JAKARTA - George Floyd yang tewas setelah disiksa polisi Minneapolis, Minnesota, AS, teruji positif COVID-19 berdasarkan hasil autopsi. Namun infeksi virus corona itu tidak menjadi penyebab kematiannya.
Dilansir dari Reuters, fakta tersebut berdasarkan laporan setebal 20 halaman yang dipublikasikan Kantor Pemeriksaan Medis, wilayah Hennepin pada Rabu 3 Juni.
Sebelumnya, Floyd pernah dinyatakan positif virus tersebut berdasarkan tes PCR pada 3 April, atau hampir 8 minggu sebelum kematiannya.
Kepala penguji medis Hennepin Dr. Andrew Baker, menyimpulkan bahwa hasil tes postmortem, kemungkinan besar Floyd positif dari infeksi sebelumnya. Tapi, tidak ada indikasi coronavirus menyebabkan kematian Floyd.
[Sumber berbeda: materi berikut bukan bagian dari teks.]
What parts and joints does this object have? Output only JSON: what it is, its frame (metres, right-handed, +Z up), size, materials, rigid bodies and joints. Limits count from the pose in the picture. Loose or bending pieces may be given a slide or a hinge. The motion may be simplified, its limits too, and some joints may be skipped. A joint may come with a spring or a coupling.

Sementara, salah satu pemeriksa medis autopsi Floyd, Michael Baden mengatakan kepada New York Times bahwa pejabat daerah tidak pernah menegaskan Floyd positif COVID-19.
Dalam laporan juga tersebut dikatakan, penyebab kematian Floyd adalah berhenti jantung (cardiopulmonary arrest) ketika lehernya ditindih oleh petugas polisi.
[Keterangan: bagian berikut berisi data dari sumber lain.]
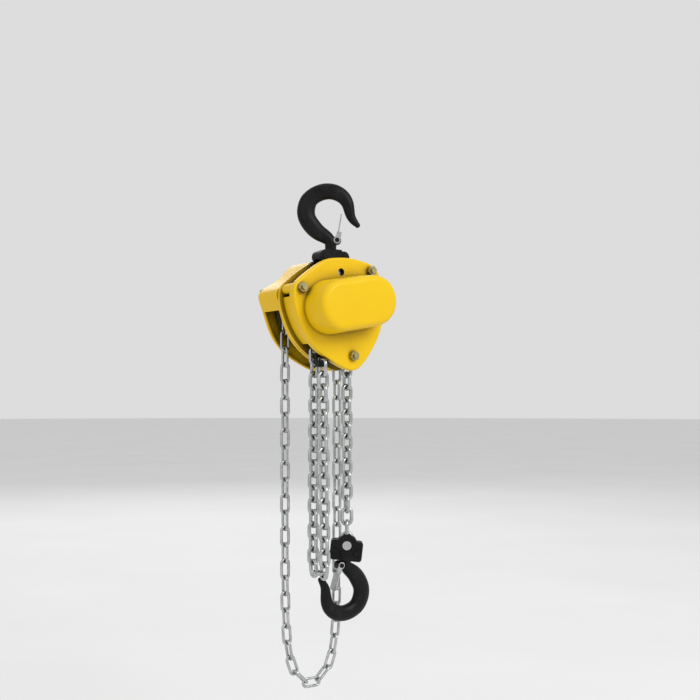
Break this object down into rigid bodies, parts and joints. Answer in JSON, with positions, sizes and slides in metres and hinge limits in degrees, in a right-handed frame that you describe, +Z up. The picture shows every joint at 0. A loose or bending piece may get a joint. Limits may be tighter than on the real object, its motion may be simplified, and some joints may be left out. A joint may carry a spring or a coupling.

Selain itu, ada sejumlah 'penyebab lain' kematian Floyd, di antaranya penyakit jantung, tekanan darah tinggi, penggunaan obat keras pereda nyeri "fentanyl", dan konsumsi metamfetamin.
Kasus tewasnya Floyd dianggap pembunuhan. Empat orang polisi telah dipecat atas peristiwa ini.
Beberapa di antaranya berperan sebagai perekam video. Sementara, Derek Chauvin, polisi yang menindih Floyd, telah jadi tersangka.
BACA JUGA:
Sebelumnya, viral video menunjukkan petugas menggunakan lututnya untuk menekan leher Floyd ke jalan selama hampir 9 menit. Sementara, Floyd tampak terengah-engah dan berulang kali mengeluh, "tolong, saya tidak bisa bernapas." Beberapa saat kemudian, Floyd dinyatakan meninggal dan dibawa ke rumah sakit.
Video ini direspons masyarakat dunia. Aksi Black Lives Matter pun terjadi di berbagai negara. Mereka melakukan aksi turun ke jalan untuk memprotes aksi polisi yang membunuh Floyd.